My biggest challenge so far has been finding a solid acting agent or talent representation and booking paying gigs. There is so much competition in the entertainment industry, as is the case with almost any industry. And especially for women and visible minorities, there just aren’t enough opportunities. So it’s a bit of a challenge to meet the agents and make sure you stand out so they remember you and want to work with you. I had a few performance opportunities through school where agents were invited to our shows, but unfortunately when you’re in a class of 21 people, all competing for the same attention, it’s hard to get noticed. So I didn’t have an agent approach me out of theatre school, so I tried finding one on my own after I graduated, but haven’t had much luck, it’s been tough. However, the flip side to that is that my most rewarding experience has been learning how to be an “entrepreneur” and go out and make my own opportunities. I think every performer whether it be musician, dancer, actor, painter, etc. needs to learn entrepreneurial skills because we end up having to be our own managers, accountants, directors, marketers, producers, creators etc and I think anyone who can find joy and pleasure in creating their own work will be sustainable in this industry. And that has been my biggest take away from going to theatre school and since graduating into the “real world’ was realizing that I don’t necessarily need an agent (although it would be nice) but that I have the skills and the confidence to produce my own work. And that’s where I find myself more so today, is producing my own work.
What is your favourite type of character to play?
The dramatic ones!!! I love dark and meaty drama. I find myself pretty boring sometimes, I’m not the most outspoken, most outgoing person and I never pick fights and I avoid conflict. So I latch on to the dramatic characters in these extreme, real world situations because they are my chance to experience situations that I don’t experience in my day-to-day life.

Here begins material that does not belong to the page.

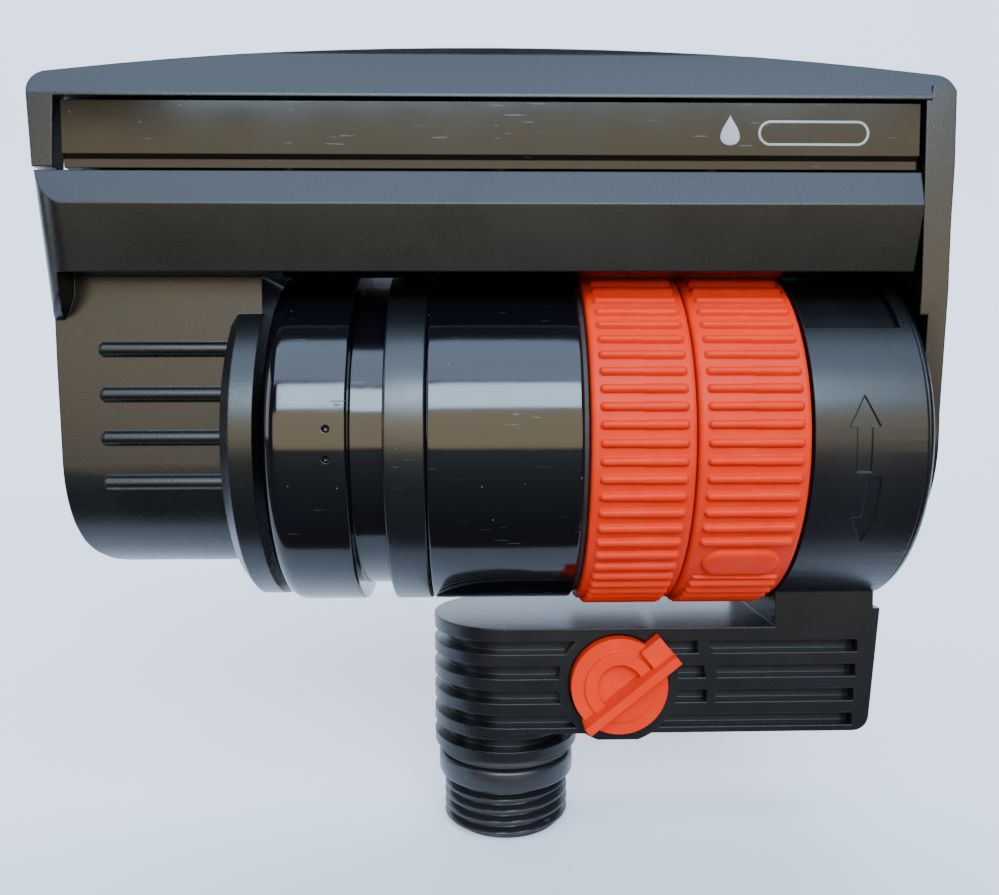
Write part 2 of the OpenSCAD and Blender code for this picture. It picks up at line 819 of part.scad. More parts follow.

What market do you currently work in? Are there other areas you would like to work?
Well I’m finding myself more involved with film at the moment only because I’ve been really invested in learning more about it, especially Canadian TV and film. I like keeping up with what’s happening in our home-grown industry, simply because Hollywood takes over everything else. But I really want to try to learn more about screenwriting for film and television. I have been doing a lot of self teaching from books, but it would be amazing to get into a writing room for a tv show and see how the magic happens.
What advice would you give to someone new trying to make it in the acting industry?

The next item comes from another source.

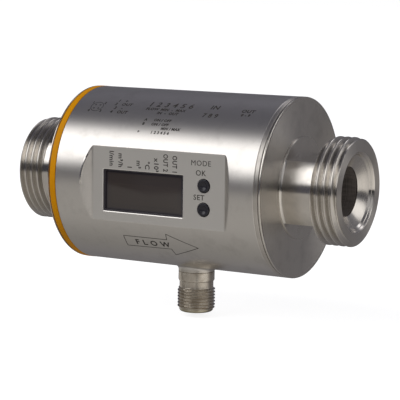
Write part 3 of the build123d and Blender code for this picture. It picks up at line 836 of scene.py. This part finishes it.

I would say really focus on finding and holding onto your sense of you. Don’t try to be what you think the industry wants you to be. Find what makes you your most natural, open self and bring that to every audition/project/meeting/rehearsal. That’s what people will come back to see again and again. And if you want to study theatre or acting in post secondary, do your research on schools and programs. Because I don’t think theatre school is right for everybody. It opens up doors for sure, but in terms of training and studying, there are private class options that will teach you the craft without the pressure of a post secondary environment. So do your research.
What fuels your passion?
My passion is fuelled my desire to create content that has never been seen before. I want to write stories that have never been dreamed of. I want to embody characters that people hate or fall in love with. I want to produce film and television that challenges the way we think and makes us question why we do the things we do, and help us learn to be better humans.

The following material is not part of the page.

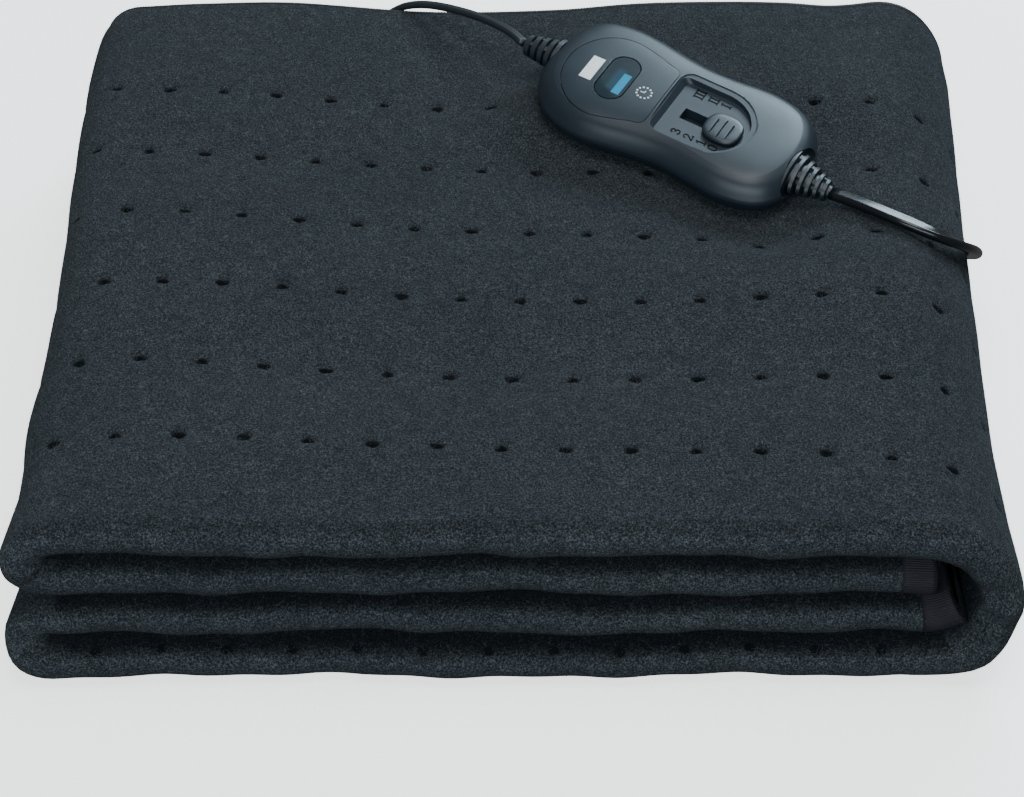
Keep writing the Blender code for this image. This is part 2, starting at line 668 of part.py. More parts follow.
def upper_shell(frame, finish):
    shell = mesh_object("controller_upper_shell", upper_body(), finish, frame)
    cut(shell, prism(recess_outline(), RECESS["floor"], ABOVE), frame)
    slot = rectangle(SLOT["left"], SLOT["right"], SLOT["half_w"])
    cut(shell, prism(slot, SLOT["floor"], ABOVE), frame)
    cut(shell, prism(panel_outline(0.0), PANEL_FLOOR, ABOVE), frame)
    return shell


def face_panel(frame, finish):
    """Fits the pocket in the upper shell, and is cut to the shell's own crowned top."""
    panel = mesh_object("controller_face_panel", upper_body(), finish, frame)
    cut(panel, prism(panel_outline(GAP), PANEL_FLOOR + GAP, ABOVE), frame, "INTERSECT")
    cut(panel, prism(window_outline(GAP), 0.0, ABOVE), frame)


def window(frame, finish):
    glass = mesh_object("controller_window", upper_body(), finish, frame)
    shape = prism(window_outline(0.0), PANEL_FLOOR + GAP, SHELL_TOP - WINDOW["sunk"])
    cut(glass, shape, frame, "INTERSECT")


def slider_knob(frame, finish):
    """The switch's knob: a low button with three grooves, on a stem that runs in the slot."""
    rings = [[(u, w, height) for u, w in knob_outline(inset)] for inset, height in KNOB_LEVELS]
    knob = mesh_object("slider_knob", loft(rings), finish, frame)
    foot, top = KNOB_LEVELS[0][1], KNOB_LEVELS[-1][1]
    stem = rectangle(KNOB["u"] - KNOB_STEM["half_u"], KNOB["u"] + KNOB_STEM["half_u"], KNOB_STEM["half_w"])
    cut(knob, prism(stem, KNOB_STEM["foot"], foot + KNOB_STEM["into_knob"]), frame, "UNION")
    for k in (-1, 0, 1):
        u = KNOB["u"] + k * GRIP["pitch"]
        line = rectangle(u - GRIP["half_u"], u + GRIP["half_u"], GRIP["half_w"], GRIP["w"])
        cut(knob, prism(line, top - GRIP["depth"], ABOVE), frame)


def strain_relief(name, frame, sleeve, finish):
    """A tapered, ribbed sleeve along the controller's long axis."""
    rings = []
    steps = 4 * sleeve["ribs"]
    for k in range(steps + 1):
        share = k / steps
        groove = GROOVE_SHARE if k % 4 in (2, 3) and k < steps else 1.0
        half_w, half_h = (mix(base, tip, share) * groove for base, tip in zip(sleeve["base"], sleeve["tip"]))
        u = sleeve["side"] * mix(sleeve["start"], sleeve["end"], share)
        rings.append(oval(u, mix(*sleeve["w"], share), half_w, half_h))
    mesh_object(name, loft(rings), finish, frame)


def oval(u, w, half_w, half_h, points=16):
    turns = [2 * pi * j / points for j in range(points)]
    return [(u, w + half_w * cos(turn), RELIEF_HEIGHT + half_h * sin(turn)) for turn in turns]


def relief_pocket(shell, sleeve, frame):
    """Room in a shell's end for a sleeve's root."""
    half_w, half_h = sleeve["base"][0] + GAP, sleeve["base"][1] + GAP
    near, far = sleeve["side"] * (sleeve["start"] - GAP), sleeve["side"] * PAST_END
    cut(shell, loft([oval(u, sleeve["w"][0], half_w, half_h) for u in (near, far)]), frame)


# ---- leads, coil and plug --------------------------------------------------------------------------------
def lead(name, route, radius, step, finish):
    curve = bpy.data.curves.new(name, "CURVE")
    curve.dimensions = "3D"
    curve.bevel_depth = radius
    curve.bevel_resolution = 2
    curve.use_fill_caps = True
    points = smooth_route(route, step)
    spline = curve.splines.new("POLY")
    spline.points.add(len(points) - 1)
    for at, point in zip(spline.points, points):
        at.co = (*point, 1.0)
    curve.materials.append(finish)
    made = bpy.data.objects.new(name, curve)
    bpy.context.collection.objects.link(made)
    return made


def coil(finish):
    """The outer shape of the wound turns: a turned ring with rounded edges."""
    inner, outer, low, high = COIL["inner"], COIL["outer"], COIL["bottom"], COIL["top"]
    edge = COIL_EDGE
    profile = [
        (inner + edge, low), (outer - edge, low), (outer, low + edge), (outer, high - edge),
        (outer - edge, high), (inner + edge, high), (inner, high - edge), (inner, low + edge),
    ]
    bm = bmesh.new()
    rings = []
    for k in range(COIL_STEPS):
        turn = 2 * pi * k / COIL_STEPS
        ring = [(COIL["x"] + r * cos(turn), COIL["y"] + r * sin(turn), z) for r, z in profile]
        rings.append([bm.verts.new(point) for point in ring])
    for k, ring in enumerate(rings):
        following = rings[(k + 1) % COIL_STEPS]
        for j in range(len(profile)):
            nxt = (j + 1) % len(profile)
            bm.faces.new((ring[j], ring[nxt], following[nxt], following[j]))
    return mesh_object("mains_coil", bm, finish)


def coil_tie(finish):
    """A flat strap closed round the coil's turns."""
    inner, outer, low, high = COIL["inner"], COIL["outer"], COIL["bottom"], COIL["top"]
    bend = TIE["bend"]
    loops = []
    for grown in (GAP, GAP + TIE["thickness"]):
        r0, r1 = inner - grown - TIE["loose"] / 2, outer + grown + TIE["loose"]
        z0, z1 = low - grown, high + grown
        loops.append([
            (r0 + bend, z0), (r1 - bend, z0), (r1, z0 + bend), (r1, z1 - bend),
            (r1 - bend, z1), (r0 + bend, z1), (r0, z1 - bend), (r0, z0 + bend),
        ])
    out = Vector((cos(TIE["angle"]), sin(TIE["angle"]), 0))
    side = Vector((-out.y, out.x, 0))
    middle = Vector((COIL["x"], COIL["y"], 0))
    bm = bmesh.new()
    rows = []
    for shift in (-TIE["width"] / 2, TIE["width"] / 2):
        for loop in loops:
            places = [middle + out * r + side * shift + Vector((0, 0, z)) for r, z in loop]
            rows.append([bm.verts.new(place) for place in places])
    for a, b in ((0, 1), (1, 3), (3, 2), (2, 0)):
        for k in range(len(loops[0])):
            nxt = (k + 1) % len(loops[0])
            bm.faces.new((rows[a][k], rows[a][nxt], rows[b][nxt], rows[b][k]))
    return mesh_object("coil_tie", bm, finish)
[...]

What is something about you that most people would never guess?
I have a short shelf life with things, I guess you’d say I get bored easily. I wouldn’t say I have commitment issues, but I like to invest myself whole heartedly in projects or ideas or learning something new and then once I feel I have gotten everything out of it, I move onto something else. That’s what I like about being a creator, is it gives me permission to obsess over something until I decide I want to move on to something else. And no one can get mad at me for it.
If you were to do it all over again, would you do things exactly the same? Do you have any regrets? Successes that make you proud?
Tough question. I’ve lived with regret at other times in my life and it’s not fun. So I try not to let myself feel regretful. I do question what would have happened if I hadn’t gone to theatre school, I do question if I came out of it a “better actor” or if it stripped me of some of my passion for acting, which I think it did. In all honesty, it exhausted me and made me a bit bitter. But ultimately I wouldn’t change a thing. I’ve been on a winding road of self discovery and I have all my past experiences and all the people in my life to thank for that. My biggest artistic successes to date have been writing/acting/directing/producing my own theatre show for the Toronto Fringe Festival in 2015, and then writing/acting/directing/producing my first short film in 2017, so that’s pretty cool.
Tell me about your new film
My new film is called When I See You. It follows two women, Kira and Bea, as they struggle with prioritizing their careers over their relationship to each other. It’s a LGBTQ film, with an a stellar all female cast, about these two stubborn, ambitious women who both want the same things but in doing so have to make a decision that forces them apart. I wanted to do it as a bit of a statement on what “lesbian” films can be, meaning they don’t have to always be about the beginnings of these passionate love affairs between an “out” woman and a “closeted” woman. I wanted to show that these relationships exist way beyond that and that they are not always happy endings. It’s my first film project EVER, meaning it’s also my directorial debut where I co-directed with my cinematographer James Ramsay. And I did A LOT of research for it in preparation, it was about 6 months of preparation all for a 3 day shoot. We had multiple locations, and my cast and crew was fantastic, I could not have done it without them. We are still finishing up the audio mixing, but I am hoping to have it screened in festivals later this year.
How long have you been a producer?
Not very long, that’s for sure, but don’t tell anyone! I guess I’ve been “producing” theatre since 2014, through theatre school projects, but also outside school for The Toronto Fringe Festival but also for my colleagues company Sisyphean Productions where I was the Artistic Producer for about 3 years: we brought his one man show, Oasis Love, through three separate runs in Hamilton, Kingston and Toronto. For film, I’ve only been “producing” for two years or so. I produced a web series “Brett and Abbey” for about a year but that project has since been put on the shelf. Then I really got into producing for film with When I See You, and everything I know I learned for that project. So I’m hoping to take everything I’ve learned and apply it to my next project and go bigger and better! Producing film is a long process, as is theatre, but with theatre the producing work is often before the show opens and then you have your run and the show closes and most of the work is over. But with film, there is so much that happens before, and during the filming, and after that I didn’t realize until now. So producing film takes quite a commitment, so I am working toward the point where I can say “Ok, I think it’s done. I feel good about it. Now onto the next one.” That’s where you pat yourself on the back, take a breath, and dive into something new and exciting. And that’s what I love about producing.